## TASK
Each line from the one containing "if empty is" through the one containing "moving groups of" is to be retyped exactly, both end lines included, and all other lines left out.

** Start DATA LISTING **

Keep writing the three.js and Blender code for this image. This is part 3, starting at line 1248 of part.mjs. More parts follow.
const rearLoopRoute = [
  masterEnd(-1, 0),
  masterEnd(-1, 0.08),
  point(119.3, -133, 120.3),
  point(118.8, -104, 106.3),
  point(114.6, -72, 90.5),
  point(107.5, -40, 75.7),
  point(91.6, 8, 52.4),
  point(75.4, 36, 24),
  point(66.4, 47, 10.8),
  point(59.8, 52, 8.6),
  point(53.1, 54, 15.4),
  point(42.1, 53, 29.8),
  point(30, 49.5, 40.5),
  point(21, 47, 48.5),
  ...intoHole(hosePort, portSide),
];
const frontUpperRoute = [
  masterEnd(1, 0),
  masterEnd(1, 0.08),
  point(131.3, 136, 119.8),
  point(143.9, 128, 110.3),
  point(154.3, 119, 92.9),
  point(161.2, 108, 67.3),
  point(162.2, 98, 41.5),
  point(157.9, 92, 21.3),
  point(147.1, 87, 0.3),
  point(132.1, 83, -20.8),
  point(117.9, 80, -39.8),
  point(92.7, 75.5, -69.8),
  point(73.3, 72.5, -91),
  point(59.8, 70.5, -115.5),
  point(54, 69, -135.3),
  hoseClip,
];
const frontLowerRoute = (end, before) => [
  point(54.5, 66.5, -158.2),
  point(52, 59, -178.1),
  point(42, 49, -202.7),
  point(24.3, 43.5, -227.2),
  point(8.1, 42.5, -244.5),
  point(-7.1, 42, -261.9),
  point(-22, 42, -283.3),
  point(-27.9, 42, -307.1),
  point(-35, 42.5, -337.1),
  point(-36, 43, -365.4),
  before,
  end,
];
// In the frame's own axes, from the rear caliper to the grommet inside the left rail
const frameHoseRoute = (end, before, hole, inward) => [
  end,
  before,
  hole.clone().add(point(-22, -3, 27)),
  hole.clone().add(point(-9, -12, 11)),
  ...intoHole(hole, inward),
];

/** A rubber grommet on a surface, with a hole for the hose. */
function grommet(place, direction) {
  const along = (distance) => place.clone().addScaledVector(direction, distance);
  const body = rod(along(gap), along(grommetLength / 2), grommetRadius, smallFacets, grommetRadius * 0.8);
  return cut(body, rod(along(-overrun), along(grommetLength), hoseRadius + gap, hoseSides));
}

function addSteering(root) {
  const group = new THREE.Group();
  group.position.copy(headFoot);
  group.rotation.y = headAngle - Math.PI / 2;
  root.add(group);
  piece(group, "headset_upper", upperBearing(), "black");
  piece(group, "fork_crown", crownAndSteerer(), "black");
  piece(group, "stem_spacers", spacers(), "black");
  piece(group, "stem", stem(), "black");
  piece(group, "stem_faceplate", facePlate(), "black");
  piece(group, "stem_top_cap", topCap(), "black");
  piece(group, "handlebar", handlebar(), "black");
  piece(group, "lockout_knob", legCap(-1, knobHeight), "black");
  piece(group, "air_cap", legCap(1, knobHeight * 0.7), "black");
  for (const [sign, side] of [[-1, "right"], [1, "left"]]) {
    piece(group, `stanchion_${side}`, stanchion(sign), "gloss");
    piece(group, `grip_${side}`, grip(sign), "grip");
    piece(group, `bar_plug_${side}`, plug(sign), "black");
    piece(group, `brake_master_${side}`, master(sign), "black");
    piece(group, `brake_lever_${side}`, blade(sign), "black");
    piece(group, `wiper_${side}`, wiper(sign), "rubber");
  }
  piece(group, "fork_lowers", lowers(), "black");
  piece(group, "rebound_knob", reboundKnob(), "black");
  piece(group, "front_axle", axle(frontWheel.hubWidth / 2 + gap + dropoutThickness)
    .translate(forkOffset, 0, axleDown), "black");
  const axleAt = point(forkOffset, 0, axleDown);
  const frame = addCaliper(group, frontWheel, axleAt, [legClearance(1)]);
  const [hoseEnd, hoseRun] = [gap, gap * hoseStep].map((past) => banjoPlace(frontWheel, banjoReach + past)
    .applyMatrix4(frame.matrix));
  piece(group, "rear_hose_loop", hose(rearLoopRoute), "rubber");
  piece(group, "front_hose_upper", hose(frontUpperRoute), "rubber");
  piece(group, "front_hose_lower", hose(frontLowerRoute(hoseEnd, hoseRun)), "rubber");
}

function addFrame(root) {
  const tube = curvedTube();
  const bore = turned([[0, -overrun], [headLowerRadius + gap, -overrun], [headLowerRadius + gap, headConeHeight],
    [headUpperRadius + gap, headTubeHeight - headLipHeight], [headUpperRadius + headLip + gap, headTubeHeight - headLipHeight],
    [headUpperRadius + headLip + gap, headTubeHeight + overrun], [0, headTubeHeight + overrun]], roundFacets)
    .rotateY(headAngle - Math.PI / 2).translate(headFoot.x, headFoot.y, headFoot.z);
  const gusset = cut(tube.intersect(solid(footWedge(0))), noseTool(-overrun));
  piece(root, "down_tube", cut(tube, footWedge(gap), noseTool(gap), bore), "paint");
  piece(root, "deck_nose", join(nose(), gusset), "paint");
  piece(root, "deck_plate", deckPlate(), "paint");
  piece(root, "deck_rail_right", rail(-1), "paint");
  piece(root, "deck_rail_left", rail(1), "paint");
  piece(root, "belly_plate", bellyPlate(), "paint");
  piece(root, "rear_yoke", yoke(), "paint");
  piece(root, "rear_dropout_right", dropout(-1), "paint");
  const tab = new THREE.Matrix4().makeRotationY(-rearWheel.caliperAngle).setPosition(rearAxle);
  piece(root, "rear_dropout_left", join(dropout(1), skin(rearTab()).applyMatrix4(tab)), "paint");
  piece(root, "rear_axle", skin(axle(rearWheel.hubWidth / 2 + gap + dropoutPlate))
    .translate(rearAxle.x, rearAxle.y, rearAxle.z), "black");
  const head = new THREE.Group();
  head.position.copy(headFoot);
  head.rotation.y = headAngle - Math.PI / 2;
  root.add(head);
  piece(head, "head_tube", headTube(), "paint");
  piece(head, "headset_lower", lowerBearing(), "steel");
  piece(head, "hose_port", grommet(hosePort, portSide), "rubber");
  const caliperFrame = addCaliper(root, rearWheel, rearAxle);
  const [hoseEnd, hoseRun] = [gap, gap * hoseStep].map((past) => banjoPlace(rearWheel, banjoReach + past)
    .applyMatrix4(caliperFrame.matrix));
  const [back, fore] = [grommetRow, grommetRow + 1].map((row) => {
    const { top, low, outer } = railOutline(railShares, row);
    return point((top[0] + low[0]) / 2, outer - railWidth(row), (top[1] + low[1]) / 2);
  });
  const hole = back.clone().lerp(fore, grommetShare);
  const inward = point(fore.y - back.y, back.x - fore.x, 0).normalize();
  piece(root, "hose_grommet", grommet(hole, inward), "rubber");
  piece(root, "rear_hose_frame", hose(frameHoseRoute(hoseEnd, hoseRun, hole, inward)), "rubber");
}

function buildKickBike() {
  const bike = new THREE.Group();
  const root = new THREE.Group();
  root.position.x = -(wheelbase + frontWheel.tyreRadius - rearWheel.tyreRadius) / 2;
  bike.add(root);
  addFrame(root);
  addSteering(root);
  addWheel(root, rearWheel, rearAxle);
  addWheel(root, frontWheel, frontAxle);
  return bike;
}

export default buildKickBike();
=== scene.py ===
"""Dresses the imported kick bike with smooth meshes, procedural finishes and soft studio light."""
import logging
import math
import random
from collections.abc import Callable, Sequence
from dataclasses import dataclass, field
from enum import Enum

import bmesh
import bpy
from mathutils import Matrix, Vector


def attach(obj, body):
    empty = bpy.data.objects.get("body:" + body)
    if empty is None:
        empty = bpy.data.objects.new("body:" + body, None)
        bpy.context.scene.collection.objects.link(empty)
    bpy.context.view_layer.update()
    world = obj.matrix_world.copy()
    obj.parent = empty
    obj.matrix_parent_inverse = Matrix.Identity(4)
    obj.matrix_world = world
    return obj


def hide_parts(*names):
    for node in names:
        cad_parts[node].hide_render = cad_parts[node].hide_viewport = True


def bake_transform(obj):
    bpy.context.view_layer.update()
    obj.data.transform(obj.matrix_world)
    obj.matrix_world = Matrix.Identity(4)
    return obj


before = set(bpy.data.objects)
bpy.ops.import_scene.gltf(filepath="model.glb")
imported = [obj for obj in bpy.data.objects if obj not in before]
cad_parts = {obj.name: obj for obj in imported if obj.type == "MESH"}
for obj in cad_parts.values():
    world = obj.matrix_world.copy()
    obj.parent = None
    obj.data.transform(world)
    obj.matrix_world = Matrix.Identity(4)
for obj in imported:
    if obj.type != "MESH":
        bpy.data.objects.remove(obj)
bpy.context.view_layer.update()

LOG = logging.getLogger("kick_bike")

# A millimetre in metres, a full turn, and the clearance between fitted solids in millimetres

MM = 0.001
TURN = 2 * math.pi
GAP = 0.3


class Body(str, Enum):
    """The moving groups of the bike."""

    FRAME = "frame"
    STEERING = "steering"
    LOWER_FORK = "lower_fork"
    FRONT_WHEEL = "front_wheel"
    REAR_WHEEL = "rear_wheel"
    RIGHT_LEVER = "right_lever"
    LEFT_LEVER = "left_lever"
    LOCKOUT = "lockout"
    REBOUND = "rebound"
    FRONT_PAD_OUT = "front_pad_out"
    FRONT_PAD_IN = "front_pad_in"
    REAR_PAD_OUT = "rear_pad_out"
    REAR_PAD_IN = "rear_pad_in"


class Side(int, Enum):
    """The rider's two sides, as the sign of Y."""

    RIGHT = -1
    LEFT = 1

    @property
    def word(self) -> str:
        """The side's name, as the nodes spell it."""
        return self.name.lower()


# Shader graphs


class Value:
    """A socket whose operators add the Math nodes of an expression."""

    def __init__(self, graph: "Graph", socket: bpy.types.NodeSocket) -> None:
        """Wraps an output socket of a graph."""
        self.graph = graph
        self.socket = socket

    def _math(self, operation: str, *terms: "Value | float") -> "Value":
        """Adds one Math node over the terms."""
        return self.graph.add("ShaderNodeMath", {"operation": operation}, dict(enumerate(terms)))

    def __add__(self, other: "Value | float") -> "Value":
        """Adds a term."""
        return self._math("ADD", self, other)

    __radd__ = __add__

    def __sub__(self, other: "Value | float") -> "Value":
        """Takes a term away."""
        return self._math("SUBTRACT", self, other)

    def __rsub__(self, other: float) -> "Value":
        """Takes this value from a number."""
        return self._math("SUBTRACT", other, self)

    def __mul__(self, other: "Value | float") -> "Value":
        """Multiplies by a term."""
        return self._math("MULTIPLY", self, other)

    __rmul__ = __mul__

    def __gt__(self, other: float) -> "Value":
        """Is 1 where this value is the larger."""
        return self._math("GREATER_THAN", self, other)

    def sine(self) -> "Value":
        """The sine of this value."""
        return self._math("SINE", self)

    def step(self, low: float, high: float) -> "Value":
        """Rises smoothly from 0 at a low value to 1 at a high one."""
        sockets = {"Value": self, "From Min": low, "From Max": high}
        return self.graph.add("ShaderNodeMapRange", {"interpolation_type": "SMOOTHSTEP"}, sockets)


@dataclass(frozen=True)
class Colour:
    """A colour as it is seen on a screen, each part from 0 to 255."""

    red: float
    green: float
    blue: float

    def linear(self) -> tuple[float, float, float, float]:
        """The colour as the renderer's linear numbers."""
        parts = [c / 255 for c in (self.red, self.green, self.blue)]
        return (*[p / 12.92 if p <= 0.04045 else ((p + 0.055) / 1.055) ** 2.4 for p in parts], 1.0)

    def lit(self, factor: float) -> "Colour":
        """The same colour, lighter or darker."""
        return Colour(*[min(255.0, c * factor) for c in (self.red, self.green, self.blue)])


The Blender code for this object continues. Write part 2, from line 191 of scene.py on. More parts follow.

** End DATA LISTING **

## SOLUTION TO THE EXERCISE
    if empty is None:
        empty = bpy.data.objects.new("body:" + body, None)
        bpy.context.scene.collection.objects.link(empty)
    bpy.context.view_layer.update()
    world = obj.matrix_world.copy()
    obj.parent = empty
    obj.matrix_parent_inverse = Matrix.Identity(4)
    obj.matrix_world = world
    return obj


def hide_parts(*names):
    for node in names:
        cad_parts[node].hide_render = cad_parts[node].hide_viewport = True


def bake_transform(obj):
    bpy.context.view_layer.update()
    obj.data.transform(obj.matrix_world)
    obj.matrix_world = Matrix.Identity(4)
    return obj


before = set(bpy.data.objects)
bpy.ops.import_scene.gltf(filepath="model.glb")
imported = [obj for obj in bpy.data.objects if obj not in before]
cad_parts = {obj.name: obj for obj in imported if obj.type == "MESH"}
for obj in cad_parts.values():
    world = obj.matrix_world.copy()
    obj.parent = None
    obj.data.transform(world)
    obj.matrix_world = Matrix.Identity(4)
for obj in imported:
    if obj.type != "MESH":
        bpy.data.objects.remove(obj)
bpy.context.view_layer.update()

LOG = logging.getLogger("kick_bike")

# A millimetre in metres, a full turn, and the clearance between fitted solids in millimetres

MM = 0.001
TURN = 2 * math.pi
GAP = 0.3


class Body(str, Enum):
    """The moving groups of the bike."""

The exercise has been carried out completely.